His statistics, in general, suffer a decrease – excluding a few categories, clangers and frees against included – and given the tag applied on him in Round 17, the Magpies will need him to stand up, as his poise and dash off half-back is pivotal.

The man who applied that tag was Jordan Lewis. The versatile hard man – he can influence any contest wherever he plays – contributes 3.4 goals and assists per game against the top four, and as a spiritual leader at Hawthorn, he knows how to perform on the big stage, especially given he also dominated last year’s preliminary final between the sides.

A teammate who doesn’t seem to follow that form is Grant Birchall. Well-known for his damaging and penetrating disposal off half-back and his defensive variety, his disposal count and efficiency by foot both take fairly noticeable drops in the tough matches. Hawthorn need to assure that he can find the footy and continue to use it well, as he sets up a lot of play from the back half.

Damning for the Crows and Swans this Saturday is that, against top four sides, the duos of Bernie Vince and Matt Wright, providing outside run, and Kieren Jack and Jarrad McVeigh, both capable of inside and outside play, suffer from similar drops in performance.

It’s arguable that the Swans need their two to perform more so. However, in saying that, it’s a good sign for Josh Kennedy in that he averages 32 disposals, 20 contested, and 9 clearances against top four sides.

It just bests Crow Patrick Dangerfield, who averages 25, 15 and 8 in those respective fields, but also manages tackles and goal assists to make him equally as important. The clash between Adelaide and Sydney may very well be determined by who wins that contest.

Further west, back in hometown Perth, North Melbourne captain Andrew Swallow also boasts impressive figures.

He’s proved to be super-reliable as skipper, and even more so against the teams around the Kangaroos’ mark; averaging 29 disposals, 8 clearances and 10 tackles per game against teams in the bottom half of the eight.

The majority of North Melbourne’s midfield can adequately be trusted to share the workload, but this year, Sam Gibson and Ryan Bastinac haven’t proven so much, with significantly disappointing performances against top eight sides. Given the space allowed at Patersons Stadium, their outside work is vital and they’ll need to step up to the task.

It’s also important for them to improve as their opponents, West Coast, have so many contributors through the middle that North Melbourne will need to match.

Whilst being clearance specialists, with Matt Priddis, Daniel Kerr and Scott Selwood all fantastic this year, one of the most important players to stop may just be Matt Rosa.

He was greater than his usual standards on both occasions when the teams met and his 30 disposals a game at a high efficiency will be a key to the Eagles’ game plan, and something North Melbourne need to stop.

It’s also something Nathan Fyfe will need to polish for his Dockers to overcome Geelong.

While he racks up plenty of disposals and many of them contested, and more so against better sides, his disposal efficiency and clangers reveal his inconsistencies by hand and foot, at 51% and 7 respectively.
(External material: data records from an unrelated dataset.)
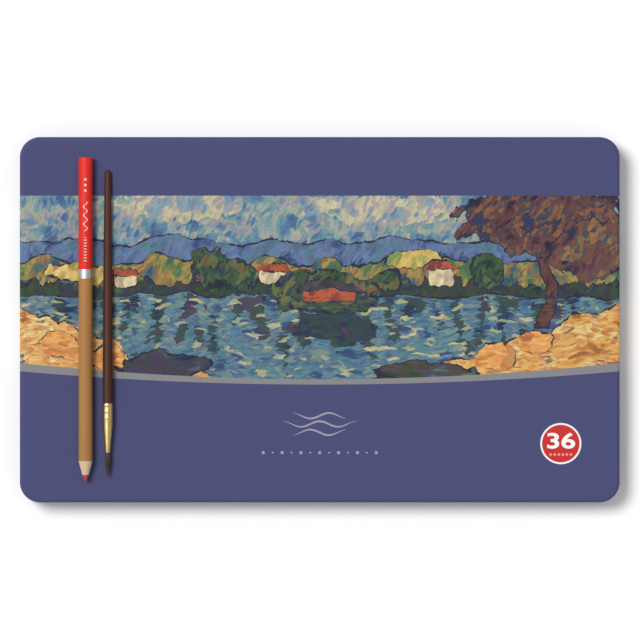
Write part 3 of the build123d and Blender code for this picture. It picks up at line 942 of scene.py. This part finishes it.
# %% Form the sheet
def form(made, tree, values):
    """Run a Geometry Nodes tree on an object, with its inputs set by their sockets' identifiers."""
    modifier = made.modifiers.new(tree.name, "NODES")
    modifier.node_group = tree
    for item in tree.interface.items_tree:
        if item.in_out == "INPUT" and item.name in values:
            modifier[item.identifier] = values[item.name]
    bake(made)


def corner_limit(x):
    """How far the sheet reaches along Y at a place along X, inside its rounded corners."""
    past = max(abs(x) - core_half[0], 0)
    return core_half[1] + math.sqrt(max(tray_corner**2 - past**2, 0))


points = [(x, max(-corner_limit(x), min(corner_limit(x), y)), tray_high.z) for y in rows for x in columns]
wide = len(columns)
starts = [row * wide + column for row in range(len(rows) - 1) for column in range(wide - 1)]
faces = [(start, start + 1, start + wide + 1, start + wide) for start in starts]
tray = mesh_object("formed_tray", points, faces, [styrene])
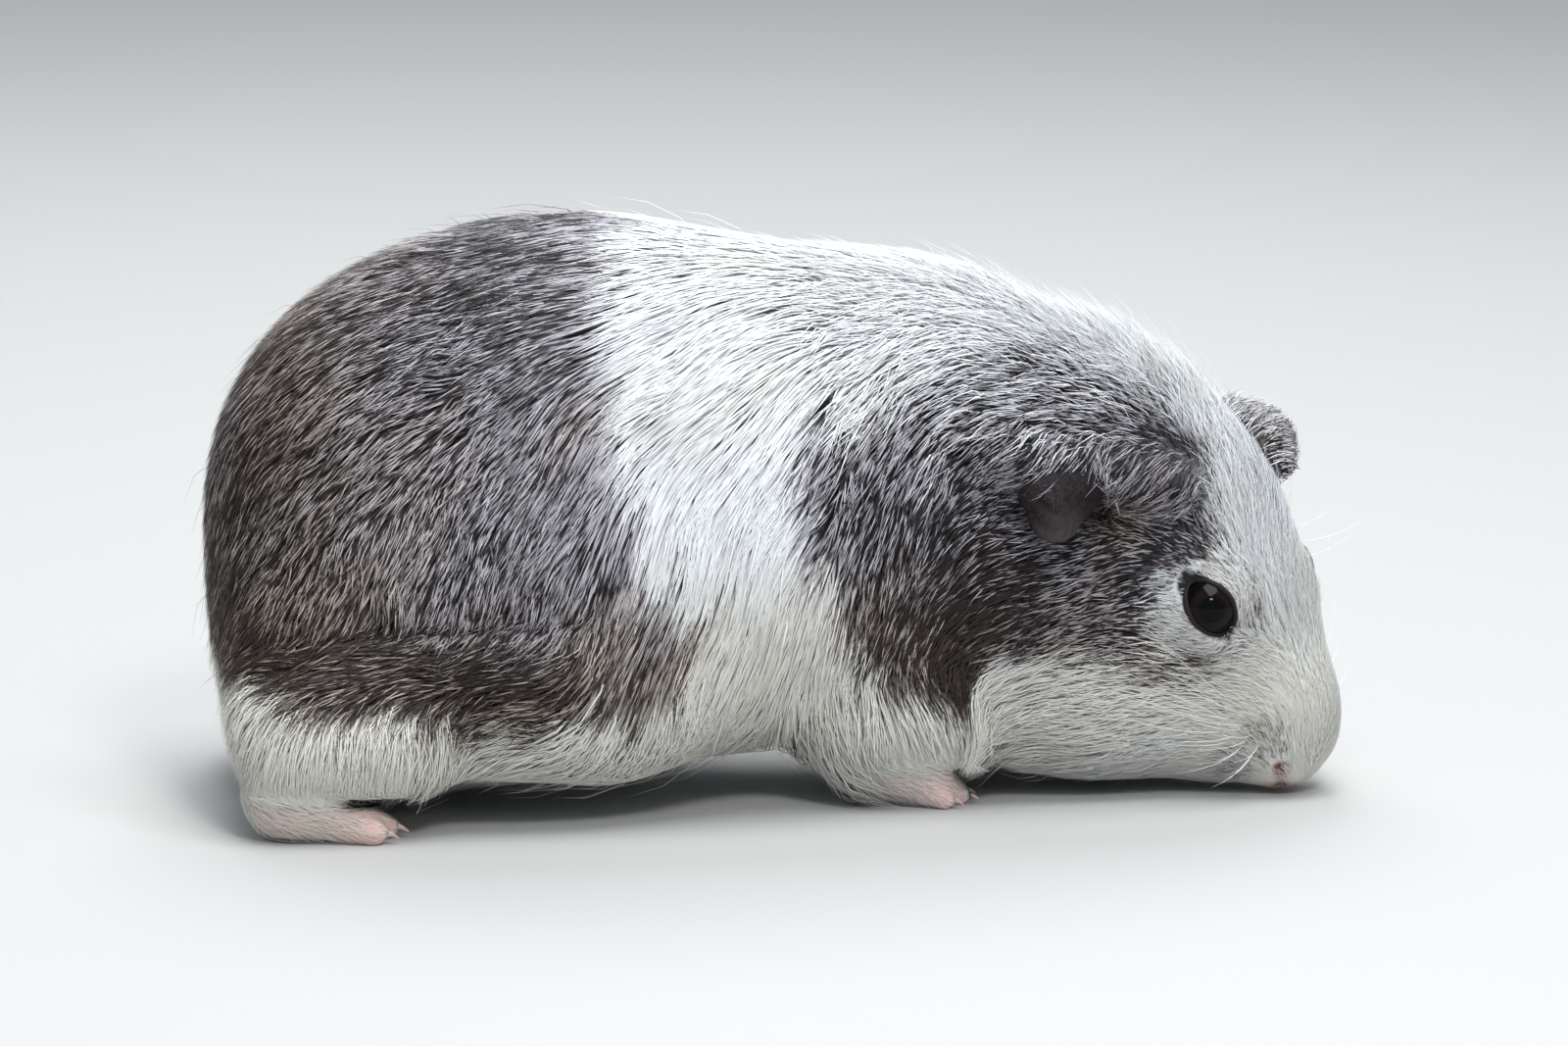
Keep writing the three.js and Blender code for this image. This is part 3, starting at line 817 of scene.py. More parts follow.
def studio():
    corner = np.array([(-1, -1, 0), (1, -1, 0), (1, 1, 0), (-1, 1, 0)])
    paint = Paint("pale_floor", Roughness=0.75, Base_Color=FLOOR_COLOUR)
    mesh = mesh_of("floor", corner * FLOOR_SIZE, [(0, 1, 2, 3)])
    floor = placed("floor", mesh, paint.material)

    world = bpy.data.worlds.new("studio")
    world.use_nodes = True
    world.node_tree.nodes["Background"].inputs["Color"].default_value = SKY_COLOUR
    world.node_tree.nodes["Background"].inputs["Strength"].default_value = SKY_STRENGTH
    bpy.context.scene.world = world
    bpy.context.scene.view_settings.view_transform = "Standard"
    for name, place, aim, size, watts in LIGHTS:
        light = bpy.data.lights.new(name, "AREA")
        light.size = size
        light.energy = watts
        aimed(placed(name, light), Vector(place), Vector(aim) - Vector(place))


# Angles in degrees, lengths in metres, and the lens in millimetres.
CAMERA = {"azimuth": -8.0, "elevation": 9.5, "distance": 1.25, "aim": (0, 0, 0.055),
          "lens": 151.9, "shift": (0.0113, -0.0172)}


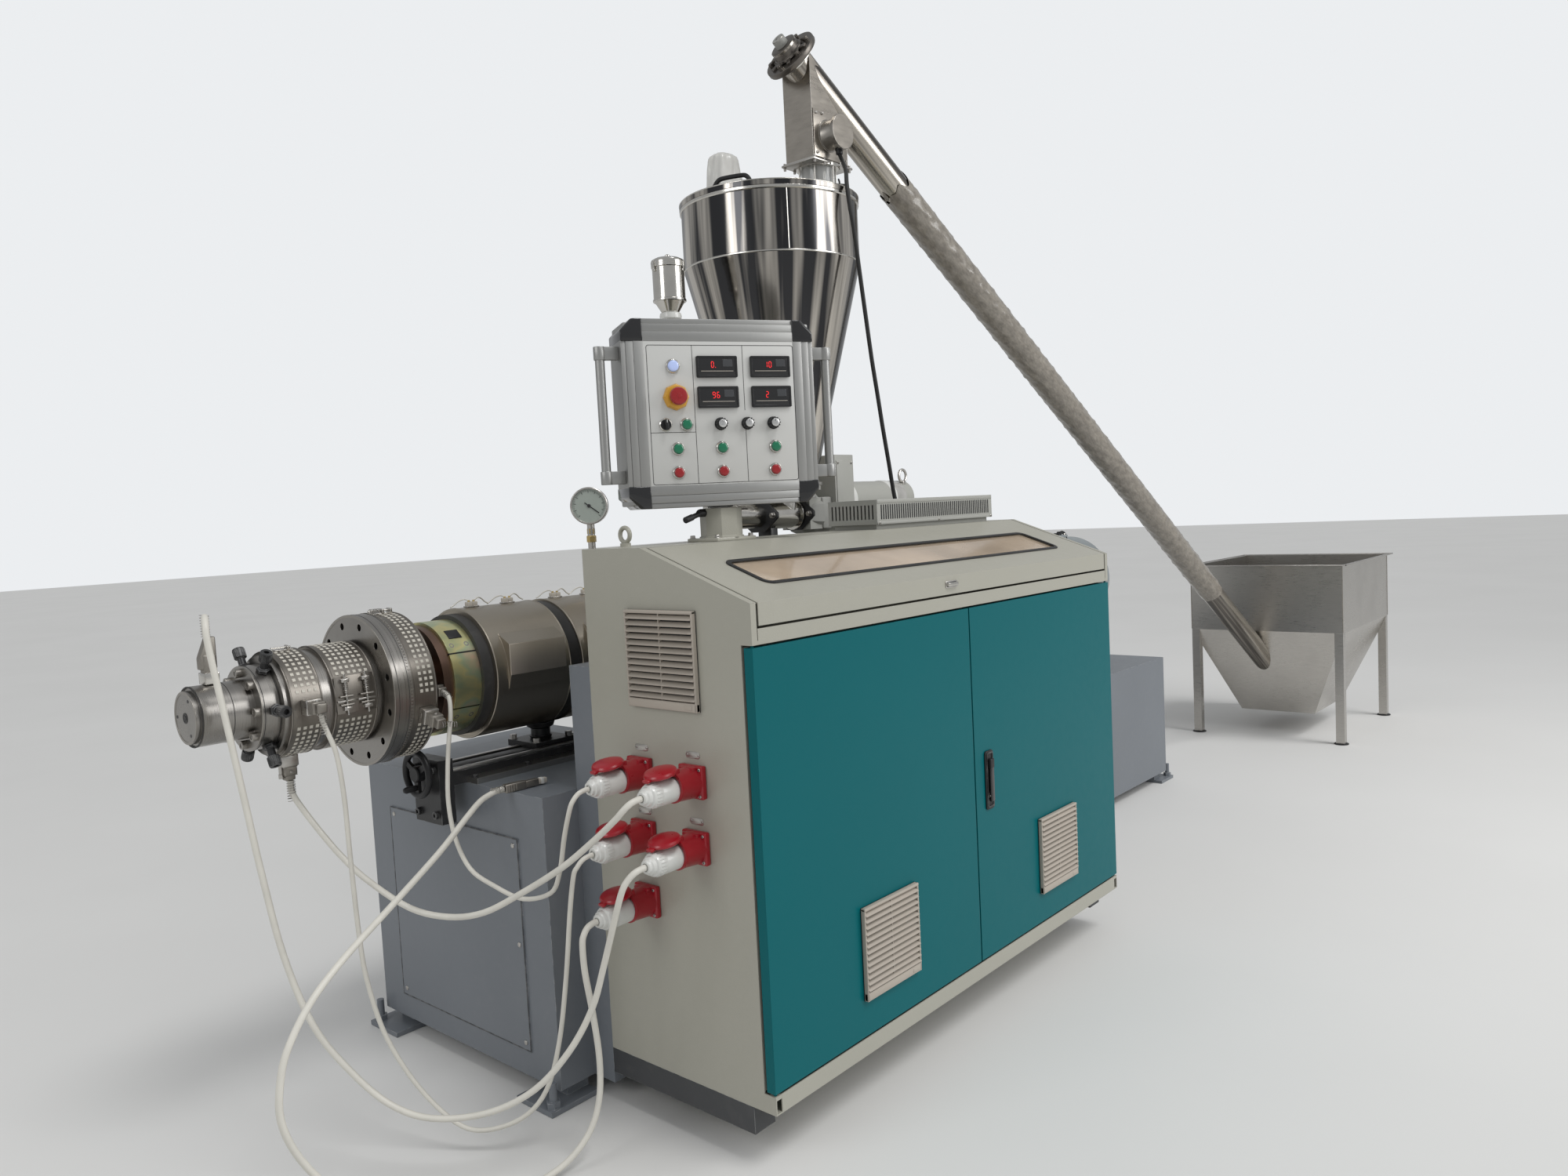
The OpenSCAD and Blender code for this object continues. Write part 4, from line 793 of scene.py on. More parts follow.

With an even spread of contributors through the centre, with Michael Barlow a rock of consistency and reliability, Fyfe needs to play at his best, because that is Fremantle’s best.

Also having an issue with disposal is Cat Andrew Mackie. He’s a trustworthy kick in the back half, but not so much against teams his equal. In fact, his disposal efficiency, remarkably, is worse than that of Fyfe in that field. Hitting one of every two targets is hugely detrimental to your side, and he’ll need to comfortably better that.

Much more efficient by foot, surprisingly, is clearance machine Joel Selwood. He thrives in the contested environment – he rivals very few as a clearance player – yet saves his best for the better teams. He, much like James Kelly who is very similar, has proven himself when Geelong needed him to.

And, for all players, it’s the time of the year when every player needs to prove to their team that they can, and will, play in the environments when asked of them.

One team-lifting play, or moment, can change a match so quickly in their favour.

It’s as important that the opposite applies.